For Bachman Family Farms, I consult on all of their production crops which are corn, cotton, soybeans, wheat, oats, milo, alfalfa. This extensive list means that a crop is always in production for this client and management of their operation is continual. Specifically, for the grass-fed beef operation, I consult on the wheat and oats in their vegetive state and the native grass pasture. The cattle graze on these grasses and convert the nutrients into energy. The higher quality the grasses, the more efficiently the cattle can use what they eat and in turn, you, the consumer, get a higher quality end-product: a delicious grass-fed steak.

It is not just Cattle That Like to Eat Grass

My job is to watch how the wheat, oats, and native grass develop during the various growth stages and address any issues that may prohibit the crop from reaching its optimum performance.
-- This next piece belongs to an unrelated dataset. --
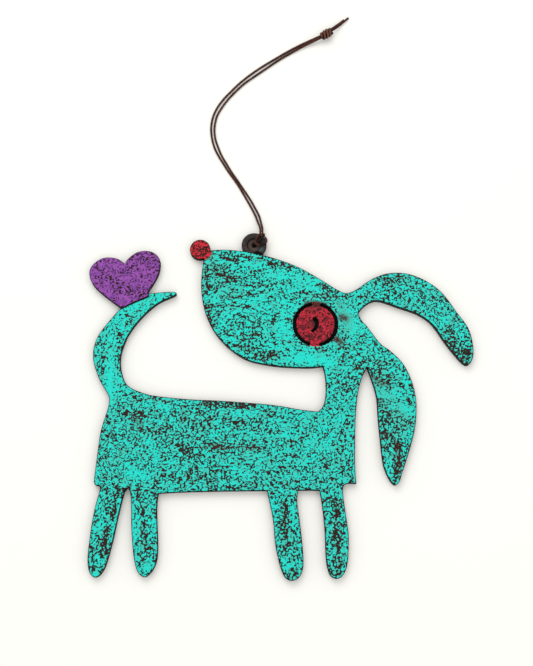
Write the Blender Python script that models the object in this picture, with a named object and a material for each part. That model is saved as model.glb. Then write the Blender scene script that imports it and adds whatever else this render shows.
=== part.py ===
# Flat dog ornament, cut in one piece from steel plate, lying on its back.
# A small dished disc is welded to the top edge of the head, and a doubled cord is hitched through its hole.
# +X runs from tail to ears, +Y from the feet to the head, +Z up through the plate. Metres.

import math

import bmesh
import bpy
import numpy as np
from mathutils import Vector

MM = 0.001

# Plate
FIGURE_LENGTH = 158 * MM  # from the heart's left lobe to the upper ear's right side
PLATE_THICKNESS = 3 * MM
PLATE_CHAMFER = 0.25 * MM  # broken edge along the outline, front and back
NOSE_DIAMETER = 8.5 * MM

# Eye, cut into the front as narrow slots that stop short of the back
EYE_DIAMETER = 15.8 * MM  # the round that the two ring slots leave standing
EYE_SLOT_WIDTH = 1.45 * MM
PUPIL_SLOT_WIDTHS = (1.9 * MM, 1.25 * MM)  # where the cut starts, and where it ends
SLOT_DEPTH = 1.8 * MM
EYE_SLOT_ARCS = [(103, 250), (-76, 72)]  # degrees, anticlockwise from +X

# Disc on the head
DISC_DIAMETER = 10.4 * MM
DISC_THICKNESS = 1.8 * MM
DISC_CHAMFER = 0.2 * MM
DISC_HOLE_DIAMETER = 2.4 * MM
DISH_DIAMETER = 5.8 * MM  # the shallow dish round the hole
DISH_DEPTH = 0.5 * MM
DISC_RISE = 3.4 * MM  # from the head's edge up to the disc's centre
WELD_TOE_WIDTH = 1.2 * MM
WELD_TOE_LENGTHS = (1.7 * MM, 3.2 * MM)  # at the left and the right foot of the disc

# Cord
CORD_DIAMETER = 0.8 * MM
CORD_STEP = 2.8 * MM  # between two points of a free strand
HITCH_STEP = 0.6 * MM
KNOT_DIAMETER = 4.4 * MM
KNOT_LENGTH = 6.3 * MM
KNOT_WRAPS = 5

# Fits and smoothness
GAP = 0.3 * MM  # between touching pieces
CHORD_ERROR = 0.04 * MM
DISC_SEGMENTS = 48
CORD_SIDES = 8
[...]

The biggest issue here is pest pressure. Not only do the cattle like to eat these grasses, so do bugs like grasshoppers, worms, and aphids. When insects eat the grasses, they cause damage that the plant must recover from. I monitor the growing grasses weekly and inform the Bachman’s of any pest pressure I might see so we can determine how to best address the problems.

Restore Soil Health with Macronutrients and Micronutrients

Another important part of my job is to monitor the soil health where these grasses grow. The soil is tested annually by sending samples off to a laboratory. The samples are broken down and analyzed by a machine that determines the different levels of macro and micronutrients present. If a certain nutrient is low, I will determine how best to restore that nutrient back into the soil. Making sure the soil is at optimum growing conditions means the grasses have the best possible chance to grow well over the course of the season and we have already covered why that is important.

Science Provides High Quality Food for Grass-Fed Cattle to Eat

In short, my job is to make sure that the food that the grass-fed cattle eat is high quality, efficient, and allows Bachman Family Farms to provide you with the quality product you expect. Science drives just about everything that I do and I hope you have learned a little bit more about why plants are so important to grass-fed beef.